Cordelia has four terms for penalties:

MeasureModel Coefficient (Beta)MeanStandard Deviation
Penalties Drawn, Home Team+0.0433.30.62
Penalties Taken, Home Team+0.0073.30.67
Penalties Drawn, Away Team+0.0073.30.63
Penalties Taken, Away Team-0.0053.30.64

We only consider non-offsetting minor penalties drawn or taken in all situations. Coincidental minors (which don't change skater numbers) are not included; neither are major penalties or misconducts of any length, offsetting or not. Surprisingly, the home team's history of drawing (or failing to draw) penalties is tremendously more important than any of the other factors, confirming what others have written about persistent home advantages in refereeing decisions.
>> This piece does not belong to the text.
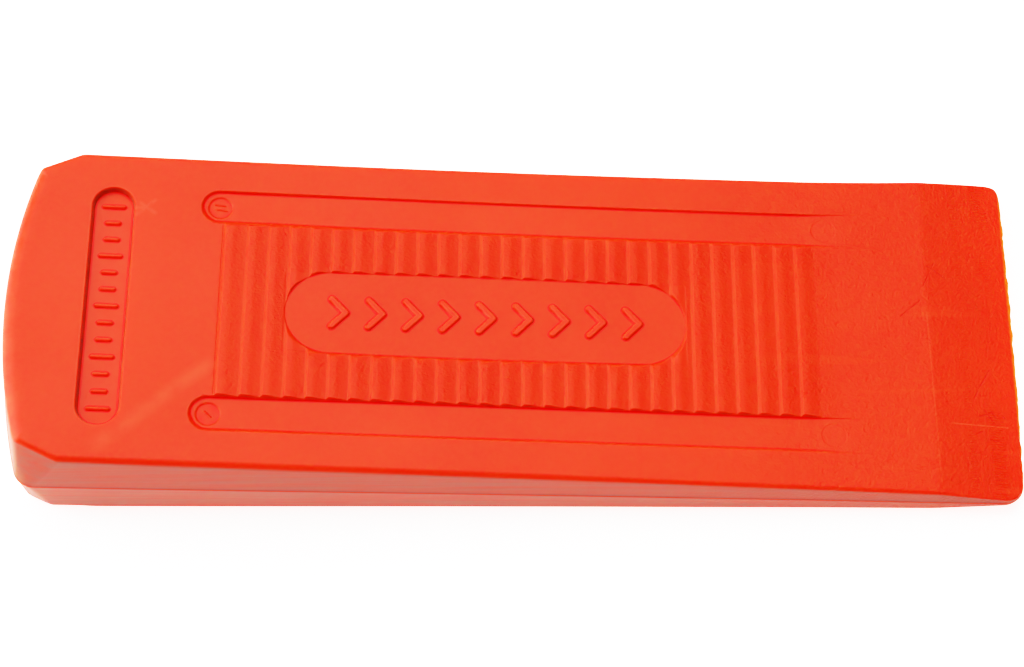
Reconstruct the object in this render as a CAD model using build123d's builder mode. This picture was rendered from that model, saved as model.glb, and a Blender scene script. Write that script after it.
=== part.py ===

In fact, all of the other terms would be removed from the model if parsimony were higher than symmetry on my list of concerns.

Rest

Cordelia has two rest terms:

MeasureModel Coefficient (Beta)MeanStandard Deviation
Days of Rest, Home team+0.00921.20.62
Days of Rest, Away team-0.06551.00.70

Again surprisingly, rest is not symmetric---being well rested (or not) is much more important to the road team than the home team, although home teams are generally about twenty percent more rested than road teams.

Home-ice Advantage

Finally, Cordelia includes a home-ice advantage term of 0.182; this corresponds to a historical advantage of 54.5%.

Training details

Cordelia was trained on all regular season games from 2009-2016. My database includes the previous two years also, but I decided to exclude them since all of the goalies in those years artificially appear to have similar talent. I used a logistic regression, with regulation and overtime wins coded as having win probability 1, regulation and overtime losses as having win probability 0, and shootouts as having win probability 0.5 regardless of who won them.